The systematic nature of constructive consciousness does not entail static immobility.  On the contrary, Constructivism possesses the most powerful concept and most real possibilities of motion known to art.  But the lines of oscillation of Constructivist motion do not scatter into anarchy, nor are they exhausted by a mere gesture, restricted to intimations of infinity.  They stretch taut around the center of constructive consciousness [436] like a network of interdependent lines that obtain the basis and rationale of their existence from that center.  Each and every peripheral function of constructive consciousness is set within an immanent gravitational system in which the centrifugal and centripetal forces are in perfect balance.

The central point of this gravitational field cannot be defined in psychological terms, but this center is indubitably the absolute factor in the Constructivist work of art.  Otherwise we could not speak of unity in such a work, which nonetheless exists, without having to rely on the centralized composition scheme of classical art.

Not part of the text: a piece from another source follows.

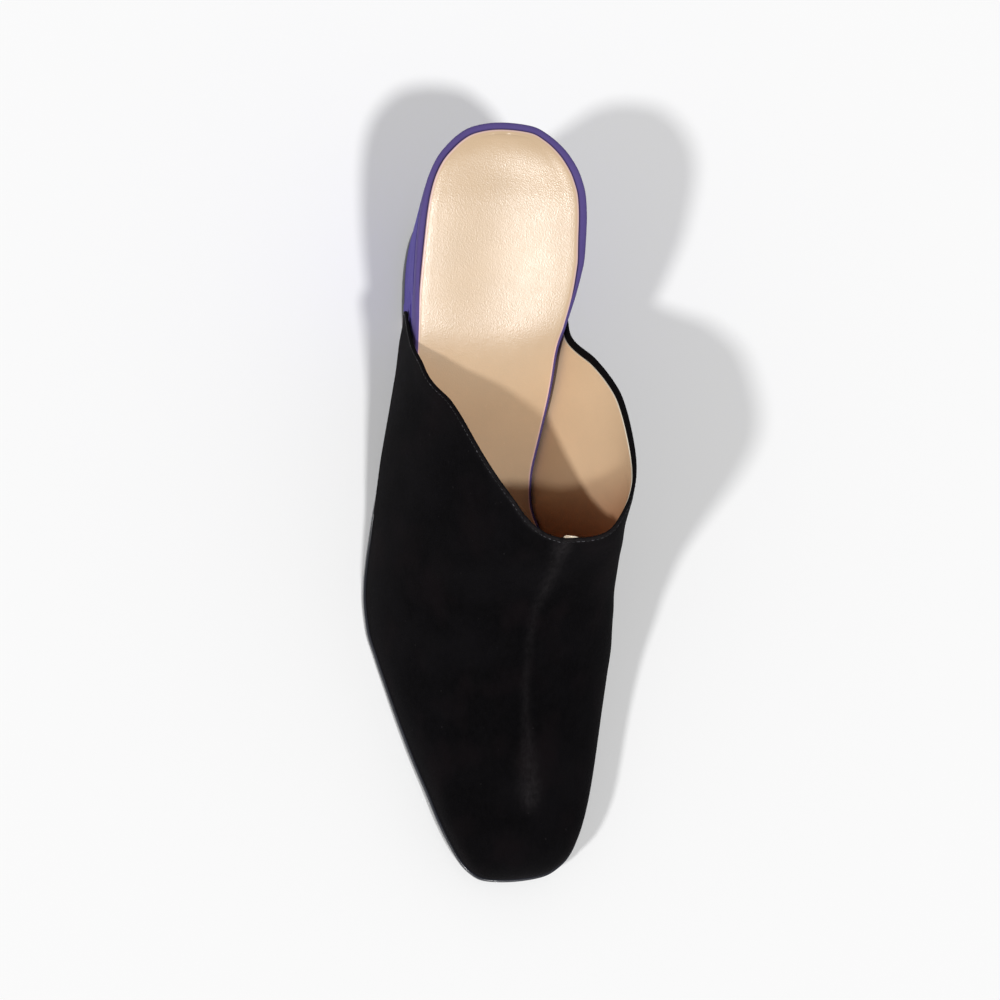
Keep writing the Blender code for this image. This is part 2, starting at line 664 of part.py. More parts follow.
def settle(objects):
    """Moves everything so the origin lies under the middle of the whole."""
    graph = bpy.context.evaluated_depsgraph_get()
    low = np.full(3, 1e9)
    high = np.full(3, -1e9)
    for obj in objects:
        mesh = obj.evaluated_get(graph).to_mesh()
        points = np.array([v.co[:] for v in mesh.vertices])
        low = np.minimum(low, points.min(axis=0))
        high = np.maximum(high, points.max(axis=0))
        obj.evaluated_get(graph).to_mesh_clear()
    middle = (low + high) / 2
    for obj in objects:
        for v in obj.data.vertices:
            v.co.x -= middle[0]
            v.co.y -= middle[1]
            v.co.z -= low[2]


def main():
    shoe = start_scene()
    outline, forward = insole_outline()
    pieces = [
        make_outsole(shoe),
        make_insole(shoe, outline, forward),
        make_sock(shoe, outline, forward),
        make_heel(shoe),
        make_top_piece(shoe),
        make_upper(shoe),
    ]
    settle(pieces)


main()
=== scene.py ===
"""Looks for the mule shoe: black suede upper, violet suede heel and insole, pale leather sock and lining.

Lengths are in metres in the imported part's own frame: +X to the toe, +Y to the inner side of the foot, +Z up.
The shoe is worked out as its maker's source does it, with x counted from the back of the heel seat, and each
mesh is then moved onto the frame.
"""

import math
from collections import namedtuple

import bmesh
import bpy
import numpy as np
from mathutils import Matrix, Vector
from mathutils.kdtree import KDTree


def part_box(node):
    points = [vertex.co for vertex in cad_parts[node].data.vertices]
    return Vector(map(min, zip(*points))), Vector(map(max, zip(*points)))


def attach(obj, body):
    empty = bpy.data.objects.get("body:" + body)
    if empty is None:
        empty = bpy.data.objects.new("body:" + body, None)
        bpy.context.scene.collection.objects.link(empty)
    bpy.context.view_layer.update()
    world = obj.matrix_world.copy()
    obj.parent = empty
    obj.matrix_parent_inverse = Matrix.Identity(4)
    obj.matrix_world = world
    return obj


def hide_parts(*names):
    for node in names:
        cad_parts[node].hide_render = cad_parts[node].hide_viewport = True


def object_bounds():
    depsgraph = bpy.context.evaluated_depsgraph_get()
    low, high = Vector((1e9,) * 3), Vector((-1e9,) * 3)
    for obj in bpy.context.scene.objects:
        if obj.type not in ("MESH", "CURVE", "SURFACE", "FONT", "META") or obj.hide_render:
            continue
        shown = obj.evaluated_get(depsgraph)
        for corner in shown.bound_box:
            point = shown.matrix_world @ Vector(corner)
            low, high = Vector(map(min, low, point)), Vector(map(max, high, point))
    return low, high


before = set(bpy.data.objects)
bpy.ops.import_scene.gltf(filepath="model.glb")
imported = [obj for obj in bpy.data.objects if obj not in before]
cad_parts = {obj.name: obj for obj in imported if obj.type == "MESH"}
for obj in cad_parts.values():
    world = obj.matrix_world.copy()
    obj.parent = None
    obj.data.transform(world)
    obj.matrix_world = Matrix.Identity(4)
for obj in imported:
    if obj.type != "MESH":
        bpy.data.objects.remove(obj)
CAD_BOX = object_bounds()

bl_info = {
    "name": "Mule shoe",
    "version": (1, 0, 0),
    "blender": (4, 5, 0),
    "location": "3D View > Sidebar > Mule",
    "description": "Builds the finished pieces of a closed-toe mule with a tall block heel",
    "category": "Add Mesh",
}

# Driving sizes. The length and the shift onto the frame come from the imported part
MM = 0.001
LENGTH = CAD_BOX[1].x - CAD_BOX[0].x
HALF_BALL = 0.040
HEEL_RISE = 0.080
WALL = 0.0014  # thickness of the suede
GAP = 0.0003  # air between two pieces
HEEL_TOP_GAP = 0.00039
RIM_BACK = 0.0020  # width of the insole's rim beside the sock, at the back of the seat
RIM_LATERAL = 0.0017
RIM_MEDIAL = 0.0024
RIM_NARROW = 0.0003
RIM_HEIGHT = 0.0080
SEAT_LEAN = 0.00050  # how far the rim's lower edge stands in under the seat
BOARD = 0.0030
SOCK = 0.0010
TOP_PIECE = 0.0060
FEATHER_OUT = 0.0004  # how far the upper's foot stands in from the sole's edge, under the waist
FEATHER_IN = 0.0022  # the same round the forefoot
UPPER_LIFT = 0.0005
EDGE_ROUND = 0.0010
SEAT_RUN = 0.0652
FOOT_RUN = 0.0520
BACK_LEAN = 0.0082
BREAST = 0.0440
BREAST_CORNER = 0.0030
BREAST_TOP = 0.0440  # height up to which the breast is covered
FOREFOOT_FIT = 0.0008
WELL_WALL = 0.00015
SOCK_SINK = 0.0001
HEEL_TUCK = 0.0005
TOP_EDGE = 0.0006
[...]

Constructivism cannot tolerate the hierarchic subdivision of emphases, only their uniformity.  It does not entrench itself behind the frontality of representation.  The consciousness responsible for its existence prevails in the unconditional readiness for action and momentum in every conceivable direction of spatial, logical and ethical expansion.  Constructive consciousness is absolute expansiveness.

The will toward autonomous, total constructive development is diametrically opposed to any tendency toward a mystical consciousness.  The mystical absorbs the world into itself.  It soaks up multiplicity as sand soaks up water.  As opposed to this, constructive consciousness quintessentially posits the idea of multiplicity as a goal to be realized.  Constructivist multiplicity unfolds in such a manner that the unfolding takes place according to the laws of a system of immanent unity that is identical to itself.

The Constructivist unfolding of multiplicity avoids uncontrollably gliding transitions and fluid boundaries.  A geometric precision characterizes its articulations, dividing lines and points of contact.  It does not hide behind illusions.  This is why Constructivists build with homogeneously colored, pure planes and use realistic material forms in physical space.

The will toward geometric necessity and purity establishes an organic interrelation between Constructivist art and the objective working methods and technological systems of our age.  Constructivist art, even given the architectonic unity of the total vocabulary of its forms, affords opportunities for a pervasive division of labor.  It is a collective art.

Its collective nature is not an image of chaotic society living for the present, but is a striving toward absolute equilibrium and extreme purity.  It imposes laws that enter consciousness as the necessary, immanent principles of a transcendental vitality.  The realization of the psychological and historical sediments of these principles does not play the least role in their formal and conceptual exposition.  The totality of these principles is structured into a system by the ideal of the new human who is economically organized in both body and mind.